-- start --
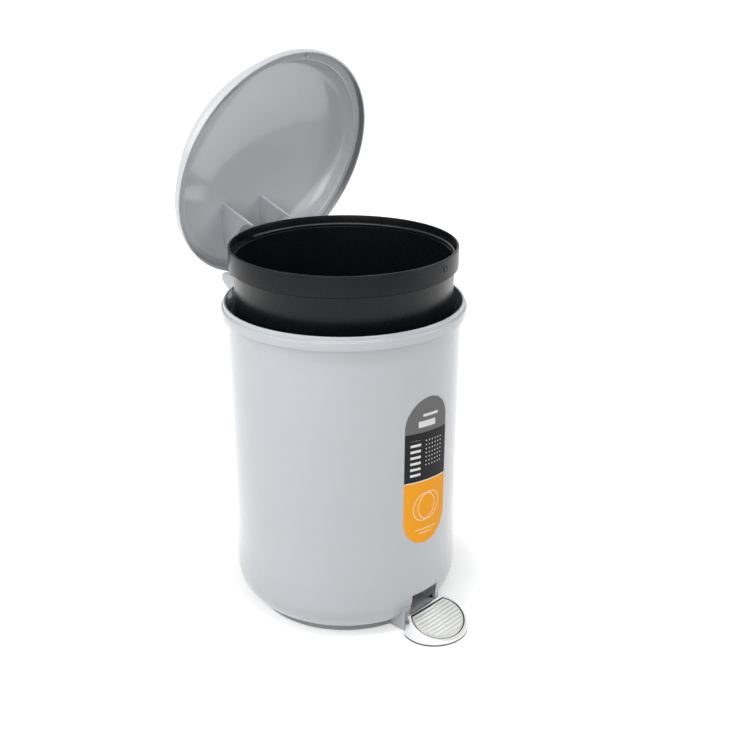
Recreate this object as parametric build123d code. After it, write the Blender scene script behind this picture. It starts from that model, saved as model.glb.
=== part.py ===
from build123d import *
import math
import os

os.makedirs("parts", exist_ok=True)

# Round pedal bin: millimetres, +Z up, pedal towards -Y, hinge towards +Y.
# It stands with the lid open, the pedal down and the bucket lifted.

# Body shell
body_height = 228.0
wall = 1.8
wall_top_radius = 81.2
wall_low_radius = 80.0
corner_radius = 25.0
ring_radius = 65.5
ring_height = 4.5
floor_gap = 0.5
inner_floor_height = 30.0
inner_floor_thickness = 2.0

# Stepped rim of the body
lip_width = 1.8
lip_height = 3.0
ledge_width = 1.6
band_height = 6.4
band_corner = 0.8
band_round = 1.1
lip_round = 0.6

# Bucket
collar_gap = 0.6
collar_height = 14.5
collar_thickness = 1.4
collar_round = 0.6
handle_ledge_depth = 7.5
handle_ledge_width = 3.0
bucket_wall = 1.7
bucket_wall_height = 185.0
bucket_foot_radius = 70.0
bucket_corner = 8.0
seat_depth = 8.7
seat_ring_height = 4.0
seat_ring_gap = 1.2
bucket_lift = 47.0

# Handle
handle_wire = 2.2
handle_side_gap = 0.4
handle_rest_gap = 0.3
handle_turn = 12.5
handle_pin_clearance = 0.06
handle_pin_stand = 0.4

# Lid
lid_height = 35.0
lid_wall = 1.8
lid_brim_gap = 0.3
lid_corner_radius = 18.0
seat_gap = 0.15
lid_crease_radius = 77.2
lid_open_angle = 71.5
latch_slot_width = 5.2
latch_slot_offset = 6.0
latch_slot_depth = 0.8
latch_slot_rise = 0.9

# Hinge at the back of the rim
hinge_back = 91.5
hinge_below_rim = 6.5
hinge_pin_radius = 1.5
hinge_fit = 0.05
arm_spacing = 36.0
arm_thickness = 2.0
hub_radius = 3.5
boss_rise = 1.0
rib_tip = 1.2
arch_front = 41.5
arch_back = 78.3
arch_drop = 6.0
arch_rise = 13.2
lug_gap = 2.5
lug_width = 5.5
lug_back = 8.0
lug_reach = 9.5
lug_foot = 3.7
lug_shelf_drop = 0.1
lug_shelf_step = 0.6
notch_side_gap = 2.3
notch_depth = 16.5

# Link between the lid and the rod
link_radius = 9.0
link_pin_radius = 1.5
link_hub_radius = 2.8
link_slack = 0.45
eye_wall = 1.4
eye_width = 5.0
eye_stem = 4.0

# Rod and its channel at the back
rod_radius = 1.75
rod_back = 84.9
rod_fit = 0.08
channel_half_width = 5.0
channel_wall = 2.0
channel_front_gap = 0.45
channel_back_gap = 1.55
guide_height = 8.0
guide_side_gap = 0.02
lower_guide_level = 60.0
upper_guide_drop = 10.0
shoe_radius = 3.0
shoe_height = 5.0
shoe_gap = 0.3

# Pedal lever under the inner floor
pivot_height = 13.0
pivot_pin_radius = 2.0
pivot_fit = 0.05
lever_thickness = 2.0
lever_above_pivot = 2.5
lever_flange_depth = 6.5
lever_front_half = 11.5
lever_rear_half = 4.0
lever_front = 78.0
lever_wide_end = 40.0
lever_taper_end = 60.0
lever_rear_overrun = 1.6
tongue_half = 9.5
tongue_thickness = 2.2
tongue_length = 20.5
lip_rise = 3.8
lip_run = 14.0
lip_sheet = 1.5
tongue_back_gap = 5.0

# Pedal cap
cap_back = 80.5
cap_half_width = 23.6
cap_half_length = 22.1
cap_centre = 89.0
cap_foot_grow = 0.7
cap_back_height = 15.2
cap_slope = 22.0
cap_wall = 1.6
cap_flare = 10.0
tread_half_width = 21.6
tread_half_length = 18.6
tread_centre = 91.7
tread_back_border = 0.8
tread_recess = 1.2
tread_gap = 0.35
tread_rib_width = 1.2
tread_rib_pitch = 2.85
tread_rib_inset = 1.6
tread_first_rib = 2.8
tread_rib_height = 0.7
stake_radius = 1.6
stake_spacing = 12.0
stake_along = 12.0
stake_fit = 0.02
push_nut_radius = 3.4
push_nut_thickness = 0.8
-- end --
Your objective> Write out the whole listing again. Match it word for word.

Solution to this exercise>
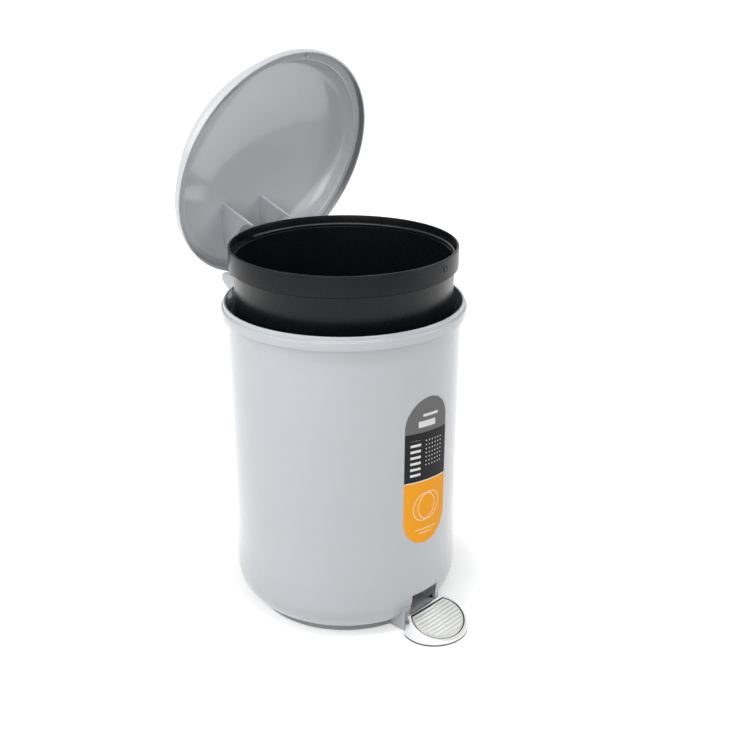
Recreate this object as parametric build123d code. After it, write the Blender scene script behind this picture. It starts from that model, saved as model.glb.
=== part.py ===
from build123d import *
import math
import os

os.makedirs("parts", exist_ok=True)

# Round pedal bin: millimetres, +Z up, pedal towards -Y, hinge towards +Y.
# It stands with the lid open, the pedal down and the bucket lifted.

# Body shell
body_height = 228.0
wall = 1.8
wall_top_radius = 81.2
wall_low_radius = 80.0
corner_radius = 25.0
ring_radius = 65.5
ring_height = 4.5
floor_gap = 0.5
inner_floor_height = 30.0
inner_floor_thickness = 2.0

# Stepped rim of the body
lip_width = 1.8
lip_height = 3.0
ledge_width = 1.6
band_height = 6.4
band_corner = 0.8
band_round = 1.1
lip_round = 0.6

# Bucket
collar_gap = 0.6
collar_height = 14.5
collar_thickness = 1.4
collar_round = 0.6
handle_ledge_depth = 7.5
handle_ledge_width = 3.0
bucket_wall = 1.7
bucket_wall_height = 185.0
bucket_foot_radius = 70.0
bucket_corner = 8.0
seat_depth = 8.7
seat_ring_height = 4.0
seat_ring_gap = 1.2
bucket_lift = 47.0

# Handle
handle_wire = 2.2
handle_side_gap = 0.4
handle_rest_gap = 0.3
handle_turn = 12.5
handle_pin_clearance = 0.06
handle_pin_stand = 0.4

# Lid
lid_height = 35.0
lid_wall = 1.8
lid_brim_gap = 0.3
lid_corner_radius = 18.0
seat_gap = 0.15
lid_crease_radius = 77.2
lid_open_angle = 71.5
latch_slot_width = 5.2
latch_slot_offset = 6.0
latch_slot_depth = 0.8
latch_slot_rise = 0.9

# Hinge at the back of the rim
hinge_back = 91.5
hinge_below_rim = 6.5
hinge_pin_radius = 1.5
hinge_fit = 0.05
arm_spacing = 36.0
arm_thickness = 2.0
hub_radius = 3.5
boss_rise = 1.0
rib_tip = 1.2
arch_front = 41.5
arch_back = 78.3
arch_drop = 6.0
arch_rise = 13.2
lug_gap = 2.5
lug_width = 5.5
lug_back = 8.0
lug_reach = 9.5
lug_foot = 3.7
lug_shelf_drop = 0.1
lug_shelf_step = 0.6
notch_side_gap = 2.3
notch_depth = 16.5

# Link between the lid and the rod
link_radius = 9.0
link_pin_radius = 1.5
link_hub_radius = 2.8
link_slack = 0.45
eye_wall = 1.4
eye_width = 5.0
eye_stem = 4.0

# Rod and its channel at the back
rod_radius = 1.75
rod_back = 84.9
rod_fit = 0.08
channel_half_width = 5.0
channel_wall = 2.0
channel_front_gap = 0.45
channel_back_gap = 1.55
guide_height = 8.0
guide_side_gap = 0.02
lower_guide_level = 60.0
upper_guide_drop = 10.0
shoe_radius = 3.0
shoe_height = 5.0
shoe_gap = 0.3

# Pedal lever under the inner floor
pivot_height = 13.0
pivot_pin_radius = 2.0
pivot_fit = 0.05
lever_thickness = 2.0
lever_above_pivot = 2.5
lever_flange_depth = 6.5
lever_front_half = 11.5
lever_rear_half = 4.0
lever_front = 78.0
lever_wide_end = 40.0
lever_taper_end = 60.0
lever_rear_overrun = 1.6
tongue_half = 9.5
tongue_thickness = 2.2
tongue_length = 20.5
lip_rise = 3.8
lip_run = 14.0
lip_sheet = 1.5
tongue_back_gap = 5.0

# Pedal cap
cap_back = 80.5
cap_half_width = 23.6
cap_half_length = 22.1
cap_centre = 89.0
cap_foot_grow = 0.7
cap_back_height = 15.2
cap_slope = 22.0
cap_wall = 1.6
cap_flare = 10.0
tread_half_width = 21.6
tread_half_length = 18.6
tread_centre = 91.7
tread_back_border = 0.8
tread_recess = 1.2
tread_gap = 0.35
tread_rib_width = 1.2
tread_rib_pitch = 2.85
tread_rib_inset = 1.6
tread_first_rib = 2.8
tread_rib_height = 0.7
stake_radius = 1.6
stake_spacing = 12.0
stake_along = 12.0
stake_fit = 0.02
push_nut_radius = 3.4
push_nut_thickness = 0.8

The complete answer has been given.